Com o sol a despontar no horizonte pela manhã, Francisca, ainda pequena observa atentamente a chegada da comadre de sua mãe, dona Constantina, em sua casa. Em meio a uma prosa e um café, Francisca por entre a porta ouve a comadre receber a bênção de sua mãe para leva-la ao 'centro' de modo a fazer-lhe companhia. Ao ser aprontada por sua mãe naquele início de tarde, a questionou: 'mãe, por que a senhora me deu para a comadre?' Para a retórica pergunta, a resposta foi o silêncio. Andaram por duas léguas, até chegar a uma casa simples que recebia pessoas num fluxo constante, entre chegadas e saídas. Ali, dentro do quarto, permaneceu sentada na beira da cama durante toda a tarde, quando já perto de ir embora a 'bacura' foi chamada pelo caboclo para a 'gira' e viu imediatamente aquele altar envolto de luz e cores. 'Eu não falava nada, mas sabia tim-tim por tim-tim o que estava acontecendo'. 'Riscou' sem saber riscar, 'girou' sem saber girar e foi ali, ainda criança, que Francisca entendeu seu dom.

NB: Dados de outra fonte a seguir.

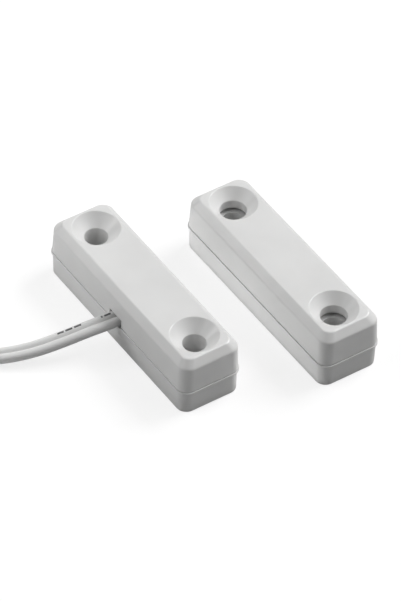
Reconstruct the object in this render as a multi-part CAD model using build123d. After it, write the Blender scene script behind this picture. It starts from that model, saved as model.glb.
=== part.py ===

Foi assim, na varanda de sua casa que Francisca aos 104 anos me contou solenemente a descoberta de seu dom. Residente em Chapada dos Guimarães, tornou-se um ícone religioso pela sua fé e tradição de receber e atender com sua bênção a quem desejar. Durante uma das muitas visitas quotidianas, Francisca conheceu Santian, fotógrafo com quem desenvolveu um laço de afeto que transcendeu a fotografia e que há mais de quatro anos estão conectados pela sua história de vida e sabedoria, que ele documenta em cada visita.
Henrique Santian projetou seu olhar para documentar Francisca durante sua caminha fidedigna a religião e a tradição de quem une fé e acolhimento desde a infância. Entre uma visita e outra, cliques e takes, Santian construiu um rico acervo da fé de Francisca, seus hábitos e sua rotina e que estão agora presentificados na sua exposição ' A Fé de Francisca'. A exposição é uma mistura de fotografia e audiovisual onde a espiritualidade parece guiar sua narrativa do começo ao fim, trata-se, sobretudo, de questões que atravessam a cultura popular. Para ele, a exposição vai além da fotografia, tocou no seu íntimo e proporcionou a retomada de sua fé e de conexão com a espiritualidade.
A exposição acontece no Sesc Arsenal e terá na sua abertura, no dia 09 de junho, artistas convidados para apresentar trabalhos inspirados na fé de Francisca.
Paulo Monarco, Caio Matoso e João Ninguém, Estela Ceregatti, Jhon Stuart, Cris Chaves, Lu Bonfim e Santiago são alguns dos intervencionistas convidados. As apresentações serão abertas ao público e terá início às 16 hs com a abertura da galeria às 19 hs.
Dona Francisca, que acorda todas as manhãs acompanhada de sua fé, hoje cessou a benzeção por conta baixa visão. Já não recebe mais com a frequência habitual os ansiosos pelas suas orações e garrafadas. Ainda assim, sua consciência espiritual é admirável, parece entender a fluidez do corpo, suas fraquezas e sua cura. O que Francisca busca quotidianamente é muito maior do que imaginou, é o seu destino. Ela, com toda a lucidez de seus 104 anos, de forma alguma faltaria na abertura de uma exposição que muito fala sobre sua jornada visceral de fé.
Abertura da Exposição 'A fé de Francisca' no dia 09 de Junho de 2018 no Sesc Arsenal com entrada grátis.